When the Ravens began their offseason brainstorming, they put a premium on adding players to the secondary who can play multiple positions. They already had Humphrey, who has played both inside and outside, and Brandon Stephens who can swing between safety and corner. Now they have Hamilton, a rare safety who has the size and speed to match up with opposing wide receivers, tight ends or running backs lining up in centerfield, in the slot, or in the box. Even after signing Williams, Hamilton’s skillset was too impressive for Baltimore to pass up with the 14th-overall pick.

“Kyle is the type of guy you can literally throw at WILL ‘backer, because of his size and his length and his range and his strength to take on players,” Director of Player Personnel Joe Hortiz said. “You can also have him cover slots. You’ll see it on film – he can cover a slot receiver, and he can cover a tight end. We love versatility in our DBs.”

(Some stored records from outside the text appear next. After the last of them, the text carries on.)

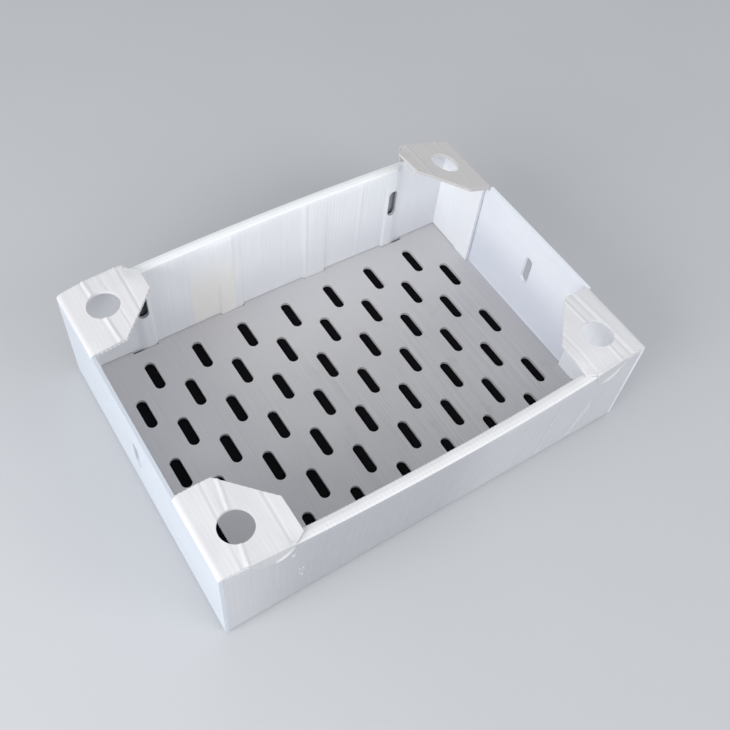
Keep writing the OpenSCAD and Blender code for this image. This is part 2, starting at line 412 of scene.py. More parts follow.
def board_colour(tree, where, colour, along, across, shade, streak, cloud, smudge, patches):
    """Colour of the board: streaks, clouding, rib lines, smudges and patches, in that order. Most patches
    are painted light and painted shade.
    """
    def scaled(factor):
        return tuple(c * factor for c in colour)

    separate = tree.nodes.new("ShaderNodeSeparateXYZ")
    tree.links.new(where, separate.inputs["Vector"])
    streaks = ranged(tree, drawn_noise(tree, where, along, *STREAKS), 0.35, 0.65, 0.0, 1.0)
    clouds = ranged(tree, drawn_noise(tree, where, along, *CLOUDS), 0.35, 0.68, 0.0, 1.0)
    ribs = rib_lines(tree, separate.outputs[across])
    base = mixed(tree, streaks, scaled(1 - streak), colour)
    base = mixed(tree, ranged(tree, clouds, 0, 1, 0.0, 1.0), base, scaled(1 - cloud))
    base = mixed(tree, ranged(tree, ribs, 0, 1, 0.0, shade), base, scaled(RIB_SHADE))
    if smudge:
        spots = drawn_noise(tree, where, along, *SMUDGES)
        base = mixed(tree, ranged(tree, spots, 0.60, 0.76, 0.0, smudge), base, SMUDGE_COLOUR)
    for patch_colour, low, high, soft in patches:
        base = mixed(tree, box_share(tree, separate.outputs, low, high, soft), base, patch_colour)
    return base


def board_material(name, colour, along, across, shade=0.06, streak=0.05, cloud=0.04, smudge=0.0,
                   roughness=0.42, patches=()):
    """White fluted board, which lets a little light into it.

    along is the axis that the flutes follow and across the one that counts them, 0 for X, 1 for Y
    and 2 for Z. shade, streak, cloud and smudge are how strong the rib lines and the marks are. A
    patch is another colour and the box that it covers, in metres: low and high edges and softness.
    """
    material, tree, shader = new_material(name)
    where = object_place(tree)
    marks = (shade, streak, cloud, smudge)
    base = board_colour(tree, where, colour, along, across, *marks, patches)
    tree.links.new(base, shader.inputs["Base Color"])
    gloss = drawn_noise(tree, where, along, *GLOSS)
    gloss = ranged(tree, gloss, 0.3, 0.7, roughness - 0.06, roughness + 0.08)
    tree.links.new(gloss, shader.inputs["Roughness"])
    bump = tree.nodes.new("ShaderNodeBump")
    bump.inputs["Strength"].default_value = 0.35
    bump.inputs["Distance"].default_value = 0.0003
    tree.links.new(drawn_noise(tree, where, along, *GRAIN), bump.inputs["Height"])
    tree.links.new(bump.outputs["Normal"], shader.inputs["Normal"])
    shader.inputs["Subsurface Weight"].default_value = 0.12
    shader.inputs["Subsurface Radius"].default_value = (1.0, 1.0, 1.0)
    shader.inputs["Subsurface Scale"].default_value = 0.003
    shader.inputs["IOR"].default_value = 1.49
    return material


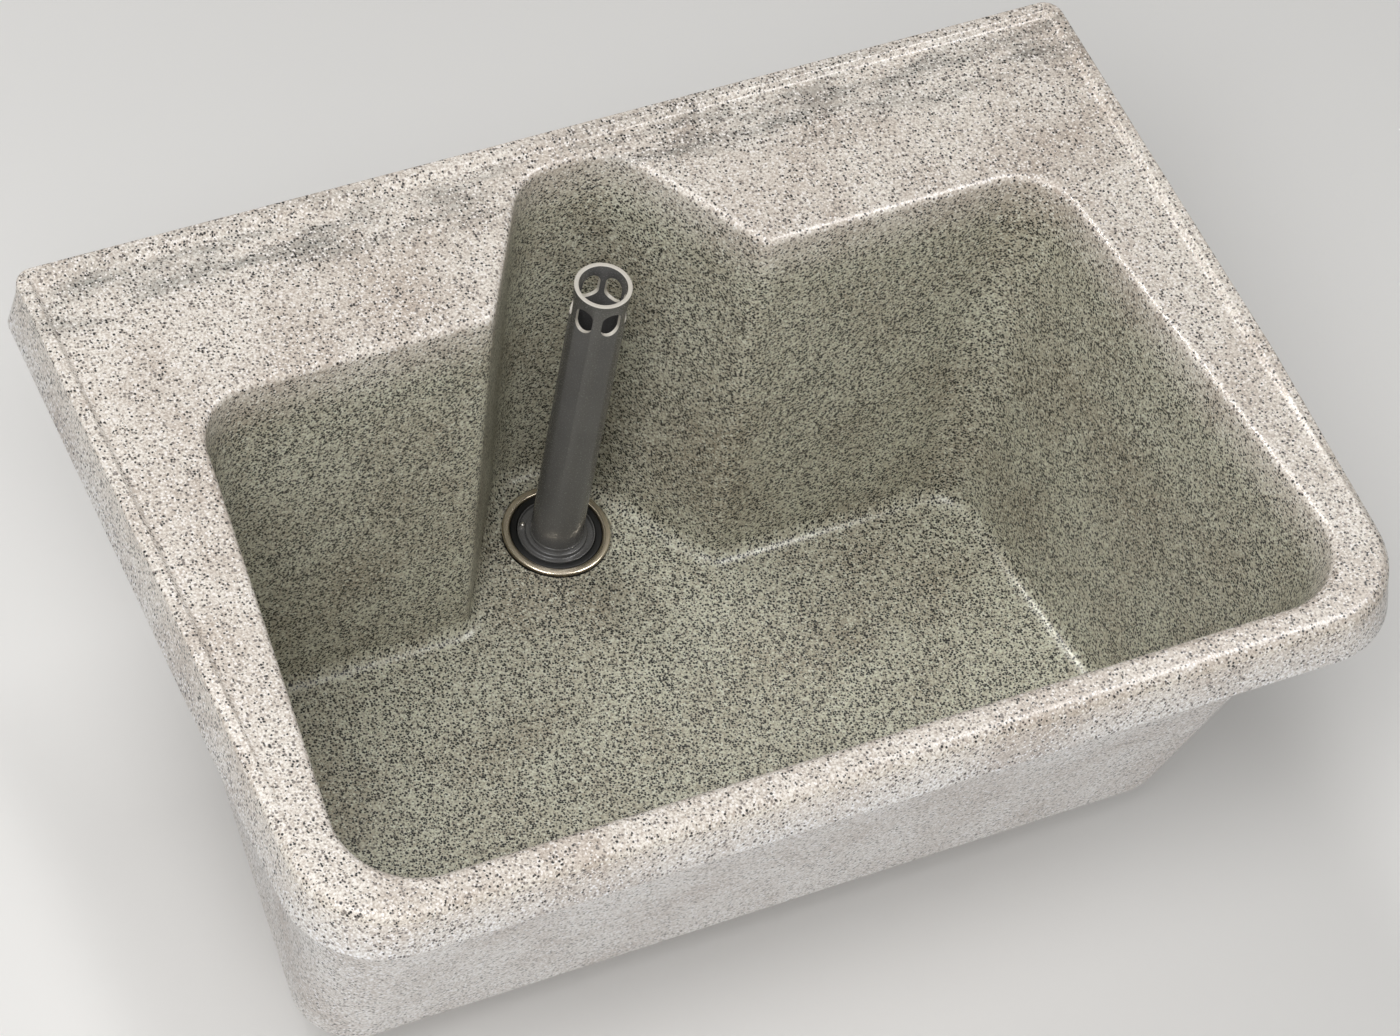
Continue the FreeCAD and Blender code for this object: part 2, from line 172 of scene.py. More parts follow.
def castComposite():
    # polyester resin filled with mineral grains and cast in a mould: pale stone full of fine dark
    # specks, with a satin skin that draws thin bright lines along its rounded edges
    look = compositeLook
    material, tree = newMaterial("castMineralComposite")
    place = addNode(tree, "ShaderNodeTexCoord", {}).outputs["Object"]
    # how far inside the bowl: carries the bowl's painted shade, and its extra dark grains
    inside = addNode(tree, "ShaderNodeAttribute", {"attribute_name": "inside"}).outputs["Fac"]
    outside = addNode(tree, "ShaderNodeAttribute", {"attribute_name": "outside"}).outputs["Fac"]
    rearStreak = rearStreakMarks(tree, place, inside)
    place = addNode(tree, "ShaderNodeMapping", {"Rotation": look["turn"]}, {"Vector": place}).outputs[0]
    lumps = {}
    for key, detail in (("cluster", 2.0), ("patch", 4.0), ("resin", 1.0), ("dimple", 3.0)):
        lumps[key] = addNode(tree, "ShaderNodeTexNoise",
                             {"Scale": perMetre(look[key + "Size"]), "Detail": detail, "Roughness": 0.6},
                             {"Vector": place}).outputs["Fac"]
    grains = grainMasks(tree, place, lumps, inside, outside, rearStreak)
    tones = {}
    for key in ("resin", "patch"):
        low, high = look[key + "Range"]
        tones[key] = addNode(tree, "ShaderNodeMapRange", {"From Min": low, "From Max": high},
                             {"Value": lumps[key]}).outputs[0]
    tone = addNode(tree, "ShaderNodeMix",
                   {"data_type": "RGBA", 6: colour(look["resinDark"]), 7: colour(look["resinPale"])},
                   {0: tones["resin"]}).outputs[2]
    # the bowl's tint is painted shade, multiplied over the inside
    layers = ((tones["patch"], "MULTIPLY", "patch"), (rearStreak, "MULTIPLY", "rearStreak"),
              (grains["pale"], "MIX", "paleGrain"), (grains["grey"], "MIX", "greyGrain"),
              (grains["dark"], "MIX", "darkGrain"), (inside, "MULTIPLY", "paintedBowlShade"),
              (outside, "MULTIPLY", "outsideTint"))
    for amount, blend, key in layers:
        tone = addNode(tree, "ShaderNodeMix",
                       {"data_type": "RGBA", "blend_type": blend, 7: colour(look[key])},
                       {0: amount, 6: tone}).outputs[2]
    # the skin is a little duller over the dark grains, and finely dimpled
    satin, dull = look["roughness"]
    dullness = addNode(tree, "ShaderNodeMapRange", {"To Min": satin, "To Max": dull},
                       {"Value": grains["dark"]})
    relief = addNode(tree, "ShaderNodeBump", {"Strength": 0.3, "Distance": look["dimpleDepth"] * mm},
                     {"Height": lumps["dimple"]})
    finishMaterial(tree, {"IOR": 1.5},
                   {"Base Color": tone, "Roughness": dullness.outputs[0], "Normal": relief.outputs[0]})
    return material


rearStreakLook = {                     # dark streaks on the deck along the rear bead
    "start": (-64.0, -30.0),     # mm in Y, from where they begin to where they are full
    "end": (-20.0, -8.0),        # and from where they fade on the bead
    "left": 0.35,                # to what is left of them there
    "level": (-9.0, -3.0),       # mm in Z, so that the niche's back stays clear
    "size": 14.0,                # mm
    "stretch": 0.22,             # long in X
    "range": (0.42, 0.66),
    "strength": 0.85,
}


def rearStreakMarks(tree, place, inside):
    # dark streaks on the deck in front of the rear bead
    look = rearStreakLook
    parts = addNode(tree, "ShaderNodeSeparateXYZ", {}, {"Vector": place})
    stretched = addNode(tree, "ShaderNodeMapping", {"Scale": (look["stretch"], 1.0, 1.0)},
                        {"Vector": place})
    lumps = addNode(tree, "ShaderNodeTexNoise",
                    {"Scale": perMetre(look["size"]), "Detail": 3.0, "Roughness": 0.6},
                    {"Vector": stretched.outputs[0]})
    # what is read, the unit and ends of its range, what it becomes there, and how it goes between
    steps = ((parts.outputs["Y"], mm, look["start"], (0.0, 1.0), "SMOOTHSTEP"),
             (parts.outputs["Y"], mm, look["end"], (1.0, look["left"]), "SMOOTHSTEP"),
             (parts.outputs["Z"], mm, look["level"], (0.0, 1.0), "LINEAR"),
             (lumps.outputs["Fac"], 1, look["range"], (0.0, look["strength"]), "LINEAR"))
    shares = [addNode(tree, "ShaderNodeMapRange",
                      {"From Min": low * unit, "From Max": high * unit, "To Min": first,
                       "To Max": last, "interpolation_type": kind}, {"Value": value}).outputs[0]
              for value, unit, (low, high), (first, last), kind in steps]
    streaks = shares[0]
    for share in shares[1:]:
        streaks = addNode(tree, "ShaderNodeMath", {"operation": "MULTIPLY"},
                          {0: streaks, 1: share}).outputs[0]
    return addNode(tree, "ShaderNodeMath", {"operation": "SUBTRACT", "use_clamp": True},
                   {0: streaks, 1: inside}).outputs[0]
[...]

Week 1 is still months away, and the Ravens will keep experimenting with different looks in their secondary. But when it’s time to face Josh Allen, Joe Burrow, Tom Brady, Deshaun Watson, Russell Wilson and other dangerous quarterbacks on their schedule, the Ravens plan to use their secondary versatility to their advantage.

“Never say never, but for now, I feel really good about that group back there,” Head Coach John Harbaugh said. “I mean, really good, about the secondary, personnel-wise.”